The father filed the lawsuit with the help of the Massachusetts Liberty Legal Center and the American Center for Law and Justice.

“This order represents a massive win for parents across the Commonwealth,” the Massachusetts Family Institute wrote. “Public school districts will now be on notice that playing fast-and-loose with parental rights will expose them to significant liability.”

The preliminary injunction will remain in place while the lawsuit is pending.

The attorneys for the school district said they “look forward to aggressively defending against these claims.”

“Lexington Public Schools has had a policy of allowing religious-based opt-outs from Day One,” the lawyers, Douglas I. Louison and Alexandra ‘Sasha’ M. Gill, said in a statement on behalf of LPS. “The Supreme Court made it clear that depicting the mere existence of potentially-offensive values or lifestyles is not enough to warrant an opt-out, and that it is the messaging associated with those potentially-offensive materials that determines whether an opt-out is warranted.

“In this case, the materials are not associated with any LGBTQ+-focused curriculum or paired instruction, nor was the student even exposed to the two books at issue,” wrote the attorneys, from Louison, Costello, Condon & Pfaff, LLP.

The lawyers added that the breadth of some parents’ opt-out requests poses a problem for school districts.
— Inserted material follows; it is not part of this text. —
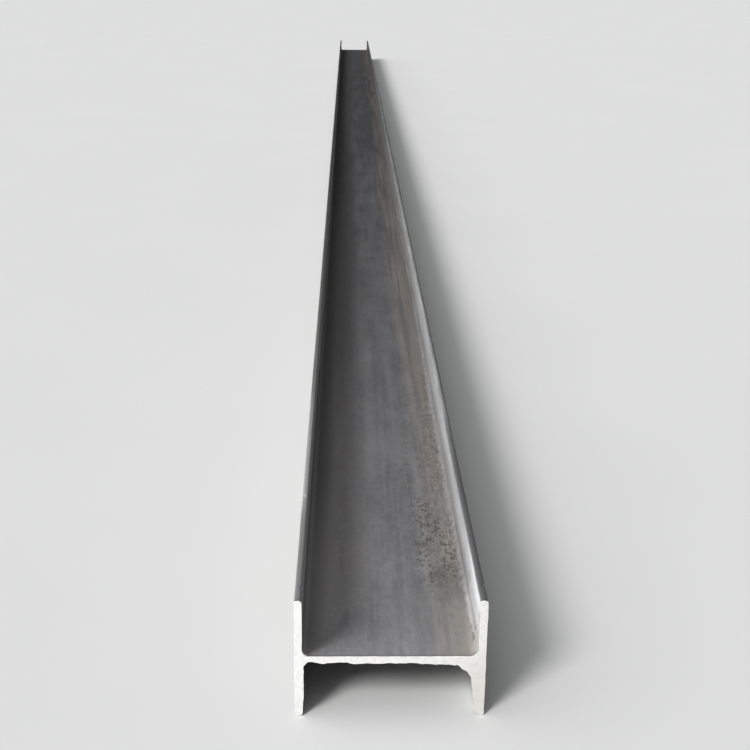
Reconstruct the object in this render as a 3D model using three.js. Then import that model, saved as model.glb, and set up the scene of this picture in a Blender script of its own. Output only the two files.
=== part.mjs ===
// Hot-rolled steel H-beam, 294 x 200 x 8 x 12, cut to a 12 m mill length. Millimetres, +Z up.
// The beam lies on its flange toes with the web level: X runs across the section from flange to
// flange, Y runs along the beam, and the origin is on the ground under the middle of the beam.

import * as THREE from 'three';

// Driving dimensions
const LENGTH = 12000; // over the two cut ends
const DEPTH = 294; // over the outer faces of the two flanges
const FLANGE_WIDTH = 200; // from toe to toe
const FLANGE_THICKNESS = 12;
const WEB_THICKNESS = 8;
const ROOT_RADIUS = 13; // hollow fillet that the rolls leave between web and flange
const TOE_RADIUS = 2.5; // rounding of the long corners of each flange

const ARC_SEGMENTS = 6; // an arc of the section gets twice this many facets

const QUARTER_TURN = Math.PI / 2;

const millScale = new THREE.MeshStandardMaterial({
  name: 'mill_steel',
  color: 0x6f7174,
  roughness: 0.55,
  metalness: 0.85,
});

// The section, centred on the web: x across from flange to flange, y up.
// Its outline runs anticlockwise and is all quarter arcs. The flats of the web, the flanges and
// the toes are the straight lines that join the end of one arc to the start of the next.
// The lower half is the upper half after half a turn, so both come from the same six arcs.
function rolledSection() {
  const outerFace = DEPTH / 2;
  const innerFace = outerFace - FLANGE_THICKNESS;
  const toeLine = FLANGE_WIDTH / 2;
  const webFace = WEB_THICKNESS / 2;
  const toe = Math.min(TOE_RADIUS, FLANGE_THICKNESS / 2);
  const root = Math.min(ROOT_RADIUS, innerFace, toeLine - toe - webFace);

  // A toe corner turns left round its centre and a root fillet turns right.
  const LEFT = 1;
  const RIGHT = -1;
  const section = new THREE.Shape();
  for (const half of [0, 2 * QUARTER_TURN]) {
    const side = Math.cos(half);
    const quarterArc = (x, y, radius, startQuarter, turn) => {
      const start = half + startQuarter * QUARTER_TURN;
      const end = start + turn * QUARTER_TURN;
      section.absarc(side * x, side * y, radius, start, end, turn === RIGHT);
    };
    quarterArc(outerFace - toe, toeLine - toe, toe, 0, LEFT);
    quarterArc(innerFace + toe, toeLine - toe, toe, 1, LEFT);
    quarterArc(innerFace - root, webFace + root, root, 0, RIGHT);
    quarterArc(root - innerFace, webFace + root, root, 3, RIGHT);
    quarterArc(-innerFace - toe, toeLine - toe, toe, 0, LEFT);
    quarterArc(toe - outerFace, toeLine - toe, toe, 1, LEFT);
  }
  section.closePath();
  return section;
}

// One solid bar: the section drawn out over the whole length, then laid level on its toes.
function rolledBeam() {
  const bar = new THREE.ExtrudeGeometry(rolledSection(), {
    depth: LENGTH,
    bevelEnabled: false,
    curveSegments: ARC_SEGMENTS,
  });
  const beam = new THREE.Mesh(bar, millScale);
  beam.name = 'h_beam';
  beam.rotation.x = QUARTER_TURN;
  beam.position.set(0, LENGTH / 2, FLANGE_WIDTH / 2);
  return beam;
}

const part = new THREE.Group();
part.add(rolledBeam());

export default part;
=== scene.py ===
"""Looks of a hot-rolled steel H-beam: the rolled body under its mill scale, the two sawn ends,
and a plain studio round them. Metres, +Z up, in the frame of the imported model.
X runs across the section from flange to flange, and Y runs along the beam."""

import math
import random

import bpy
import numpy as np
from mathutils import Matrix, Vector


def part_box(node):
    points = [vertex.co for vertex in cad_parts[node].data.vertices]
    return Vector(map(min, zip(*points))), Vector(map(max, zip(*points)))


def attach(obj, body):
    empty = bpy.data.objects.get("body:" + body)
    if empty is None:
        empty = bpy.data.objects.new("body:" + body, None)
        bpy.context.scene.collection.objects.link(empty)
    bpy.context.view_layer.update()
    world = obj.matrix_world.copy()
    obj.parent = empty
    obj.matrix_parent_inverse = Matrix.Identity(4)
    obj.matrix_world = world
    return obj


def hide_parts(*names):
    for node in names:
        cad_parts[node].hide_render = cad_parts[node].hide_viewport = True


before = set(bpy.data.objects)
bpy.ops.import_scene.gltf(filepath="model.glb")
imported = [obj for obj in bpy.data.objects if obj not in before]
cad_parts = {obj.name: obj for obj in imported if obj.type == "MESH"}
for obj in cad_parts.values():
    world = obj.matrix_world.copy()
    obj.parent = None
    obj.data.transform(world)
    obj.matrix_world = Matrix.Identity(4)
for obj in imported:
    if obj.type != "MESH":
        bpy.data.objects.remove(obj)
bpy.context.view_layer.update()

bl_info = {
    "name": "Steel H-Beam",
    "version": (1, 0, 0),
    "blender": (4, 5, 0),
    "location": "3D View > Sidebar > H-Beam",
    "description": "Makes the rolled body, the sawn ends and the studio of a steel H-beam",
    "category": "Object",
}

BEAM_NODE = "h_beam"
BODY = "root"

BEAM_LOW, BEAM_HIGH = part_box(BEAM_NODE)
NEAR_END = BEAM_LOW.y
FAR_END = BEAM_HIGH.y
MID_HEIGHT = (BEAM_LOW.z + BEAM_HIGH.z) / 2  # height of the web's middle
OUTER_FACE = BEAM_HIGH.x  # outer face of a flange, from the middle of the web
TOE_LINE = BEAM_HIGH.z - MID_HEIGHT  # ends of the flanges, from the middle of the web


def section_sizes():
    """Web face, flange inner face and root radius, read off the node's near end.
    The two faces are measured from the middle of the web."""
    corners = [
        (abs(v.co.x), abs(v.co.z - MID_HEIGHT))
        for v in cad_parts[BEAM_NODE].data.vertices
        if v.co.y < 0
    ]
    web_face = min(z for _, z in corners)
    root_start = min(x for x, _ in corners)
    inner_face = min(x for x, z in corners if z > TOE_LINE / 2)
    return web_face, inner_face, inner_face - root_start


WEB_FACE, INNER_FACE, ROOT_RADIUS = section_sizes()
WEB_TOP = MID_HEIGHT + WEB_FACE
FLANGE_MIDDLE = (INNER_FACE + OUTER_FACE) / 2  # middle of a flange's thickness
TOUCHING = 1e-6  # points closer than this are one point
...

“When parents request their student be opted out of broad swaths of the public school curriculum — as was the case here — it puts the burden on the schools to presume what materials might be objectionable,” they wrote. “This is not like a student with a peanut allergy, where the implementation of an accommodation to protect the student is reasonably clear.

“Schools are burdened enough without having to scour the pages of a storybook for potentially gay-appearing characters,” they added. “At what point, for instance, is a character’s hair cut too short to presume they are a woman? Are two men sitting together at a restaurant presumed to be gay, or might they just be friends? There are innumerable scenarios like these, and schools are now being forced to make near-impossible judgments.”